(WHAT THE EXERCISE ASKS):
Beginning with the line that contains "# Concrete blocks: three" and ending with the line that contains "for node in", reproduce each line exactly; include both and add nothing.

(COLLECTED MATERIAL):
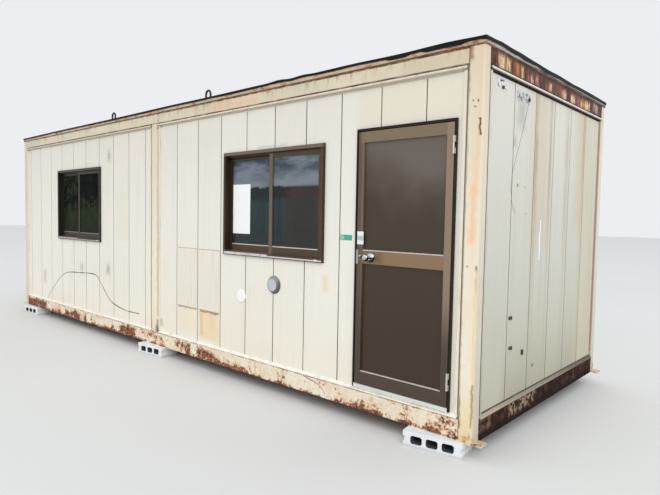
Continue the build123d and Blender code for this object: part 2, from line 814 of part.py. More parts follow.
def frame_hinge(middle):
    sixth = HINGE_LENGTH / 6
    low = middle - HINGE_LENGTH / 2
    high = middle + HINGE_LENGTH / 2
    plate_end = hinge_x + HINGE_PLATE_WIDTH
    pin = Pos(hinge_x, hinge_y, middle) * extrude(small_bar(HINGE_PIN_RADIUS), HINGE_LENGTH / 2, both=True)
    return knuckle(low, middle - sixth, plate_end) + knuckle(middle + sixth, high, plate_end) + pin


def leaf_hinge(middle):
    half = HINGE_LENGTH / 6 - HINGE_KNUCKLE_GAP
    turning = knuckle(middle - half, middle + half, hinge_x - HINGE_PLATE_WIDTH)
    bore = extrude(small_bore(HINGE_PIN_RADIUS + HINGE_PIN_FIT), HINGE_LENGTH, both=True)
    return turning - Pos(hinge_x, hinge_y, middle) * bore


save("door_frame", door_frame())
save("door_sill", door_sill())
save("door_leaf", door_leaf())
save("door_panels", *door_panels())
save("frame_hinges", *[frame_hinge(middle) for middle in hinge_middles])
save("leaf_hinges", *[leaf_hinge(middle) for middle in hinge_middles])


# Knob lock: a rose on both faces of the leaf, and two knobs on one spindle that turns in them

def door_rose(face, side):
    """A thick disc with a bore for the knob's neck."""
    section = Circle(ROSE_RADIUS) - small_bore(KNOB_NECK + KNOB_FIT)
    return along_spindle(section, face, side, 0, ROSE_DEPTH)


def knob_grip(face, side):
    """One knob on the neck that starts inside the rose."""
    neck = along_spindle(small_bar(KNOB_NECK), face, side, ROSE_GAP, KNOB_REACH)
    return neck + along_spindle(Circle(KNOB_RADIUS), face, side, KNOB_REACH - KNOB_GRIP, KNOB_REACH)


def door_knobs():
    spindle = along_spindle(small_bar(SPINDLE_RADIUS), door_front, 1, -2 * ROSE_GAP, DOOR_LEAF + 2 * ROSE_GAP)
    return knob_grip(door_front, -1) + spindle + knob_grip(leaf_back, 1)


save("door_roses", door_rose(door_front, -1), door_rose(leaf_back, 1))
save("door_knobs", door_knobs())

# Lock plates: a flat strike on the jamb, and an angle round the edge of the leaf

lock_plate_base = knob_z - LOCK_PLATE_HEIGHT / 2
lock_plate_top = knob_z + LOCK_PLATE_HEIGHT / 2


def lock_plate():
    lip_front = door_front - LOCK_PLATE_STEEL
    edge_left = leaf_left - LOCK_PLATE_STEEL
    lip_right = leaf_left + LOCK_PLATE_LIP
    edge = slab(edge_left, leaf_left, lip_front, leaf_back, lock_plate_base, lock_plate_top)
    return edge + slab(leaf_left, lip_right, lip_front, door_front, lock_plate_base, lock_plate_top)


save("strike_plate", slab(
    inside_left,
    inside_left + LOCK_PLATE_STEEL,
    door_front,
    stop_front,
    lock_plate_base,
    lock_plate_top,
))
save("lock_plate", lock_plate())


# Round fittings on the sheet: a vent cap with a flange, and a flat cover

def disc_on_wall(shift, drop, radius, depth):
    """A disc on the front wall, placed from the middle of the right window and from its foot."""
    origin = (right_window_middle + shift, -wall_outer_y, window_base - drop)
    plane = Plane(origin=origin, x_dir=(1, 0, 0), z_dir=(0, -1, 0))
    return extrude(plane * Circle(radius), depth)


vent_flange = disc_on_wall(VENT_SHIFT, VENT_DROP, VENT_RADIUS, VENT_FLANGE)
save("vent_cap", vent_flange + disc_on_wall(VENT_SHIFT, VENT_DROP, VENT_CAP_RADIUS, VENT_DEPTH))
save("round_cover", disc_on_wall(COVER_SHIFT, COVER_DROP, COVER_RADIUS, COVER_DEPTH))


# Concrete blocks: three cores through each, and a groove in each end

def concrete_block(x, side, turn):
    block = Box(BLOCK_LENGTH, BLOCK_DEPTH, BLOCK_THICKNESS)
    core = Rectangle(CORE_WIDTH, CORE_HEIGHT)
    core = chamfer(core.vertices(), CORE_BEVEL)
    core = Rot(90, 0, 0) * extrude(core, 2 * BLOCK_DEPTH, both=True)
    first = -CORE_PITCH * (CORE_COUNT - 1) / 2
    for i in range(CORE_COUNT):
        block -= Pos(first + i * CORE_PITCH, 0, 0) * core
    for end in (-1, 1):
        notch = Rectangle(2 * END_GROOVE_DEPTH, END_GROOVE_WIDTH)
        notch = chamfer(notch.vertices(), END_GROOVE_DEPTH - 1)
        notch = Rot(90, 0, 0) * extrude(notch, 2 * BLOCK_DEPTH, both=True)
        block -= Pos(end * BLOCK_LENGTH / 2, 0, 0) * notch
    middle_y = side * (half_width + BLOCK_PROUD - BLOCK_DEPTH / 2)
    return Pos(x, middle_y, BLOCK_THICKNESS / 2) * Rot(0, 0, turn) * block


block_places = (
    (-half_length + LEFT_BLOCK_INSET, LEFT_BLOCK_TURN),
    (0.0, MIDDLE_BLOCK_TURN),
    (half_length - RIGHT_BLOCK_INSET, RIGHT_BLOCK_TURN),
)
save("front_blocks", *[concrete_block(x, -1, turn) for x, turn in block_places])
save("back_blocks", *[concrete_block(-x, 1, turn) for x, turn in block_places])
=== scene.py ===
import bmesh
import bpy
import math
from mathutils import Matrix, Vector, noise


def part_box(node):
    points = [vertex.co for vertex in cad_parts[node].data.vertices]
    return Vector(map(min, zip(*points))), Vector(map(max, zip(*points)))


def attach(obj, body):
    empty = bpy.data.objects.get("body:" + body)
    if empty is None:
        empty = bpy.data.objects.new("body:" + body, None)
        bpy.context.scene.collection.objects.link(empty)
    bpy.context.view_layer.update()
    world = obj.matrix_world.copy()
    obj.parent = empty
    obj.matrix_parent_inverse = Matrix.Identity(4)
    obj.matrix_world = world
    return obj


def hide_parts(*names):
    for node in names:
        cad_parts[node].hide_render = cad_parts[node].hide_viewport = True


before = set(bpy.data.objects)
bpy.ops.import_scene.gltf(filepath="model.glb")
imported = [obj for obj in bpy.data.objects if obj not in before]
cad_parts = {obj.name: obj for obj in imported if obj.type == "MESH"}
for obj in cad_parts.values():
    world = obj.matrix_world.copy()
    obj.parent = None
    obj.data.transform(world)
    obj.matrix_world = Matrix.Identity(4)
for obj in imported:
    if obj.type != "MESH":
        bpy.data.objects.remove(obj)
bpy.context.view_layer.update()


# Camera, floor and daylight: seen from eye height past the front right corner, on a pale floor
# under an even cloudy sky.

def colour(red, green, blue):
    """A screen colour, each part from 0 to 255, as shaders take it."""
    parts = [part / 255 for part in (red, green, blue)]
    return (*[((part + 0.055) / 1.055) ** 2.4 if part > 0.04 else part / 12.92 for part in parts], 1.0)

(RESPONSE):
# Concrete blocks: three cores through each, and a groove in each end

def concrete_block(x, side, turn):
    block = Box(BLOCK_LENGTH, BLOCK_DEPTH, BLOCK_THICKNESS)
    core = Rectangle(CORE_WIDTH, CORE_HEIGHT)
    core = chamfer(core.vertices(), CORE_BEVEL)
    core = Rot(90, 0, 0) * extrude(core, 2 * BLOCK_DEPTH, both=True)
    first = -CORE_PITCH * (CORE_COUNT - 1) / 2
    for i in range(CORE_COUNT):
        block -= Pos(first + i * CORE_PITCH, 0, 0) * core
    for end in (-1, 1):
        notch = Rectangle(2 * END_GROOVE_DEPTH, END_GROOVE_WIDTH)
        notch = chamfer(notch.vertices(), END_GROOVE_DEPTH - 1)
        notch = Rot(90, 0, 0) * extrude(notch, 2 * BLOCK_DEPTH, both=True)
        block -= Pos(end * BLOCK_LENGTH / 2, 0, 0) * notch
    middle_y = side * (half_width + BLOCK_PROUD - BLOCK_DEPTH / 2)
    return Pos(x, middle_y, BLOCK_THICKNESS / 2) * Rot(0, 0, turn) * block


block_places = (
    (-half_length + LEFT_BLOCK_INSET, LEFT_BLOCK_TURN),
    (0.0, MIDDLE_BLOCK_TURN),
    (half_length - RIGHT_BLOCK_INSET, RIGHT_BLOCK_TURN),
)
save("front_blocks", *[concrete_block(x, -1, turn) for x, turn in block_places])
save("back_blocks", *[concrete_block(-x, 1, turn) for x, turn in block_places])
=== scene.py ===
import bmesh
import bpy
import math
from mathutils import Matrix, Vector, noise


def part_box(node):
    points = [vertex.co for vertex in cad_parts[node].data.vertices]
    return Vector(map(min, zip(*points))), Vector(map(max, zip(*points)))


def attach(obj, body):
    empty = bpy.data.objects.get("body:" + body)
    if empty is None:
        empty = bpy.data.objects.new("body:" + body, None)
        bpy.context.scene.collection.objects.link(empty)
    bpy.context.view_layer.update()
    world = obj.matrix_world.copy()
    obj.parent = empty
    obj.matrix_parent_inverse = Matrix.Identity(4)
    obj.matrix_world = world
    return obj


def hide_parts(*names):
    for node in names:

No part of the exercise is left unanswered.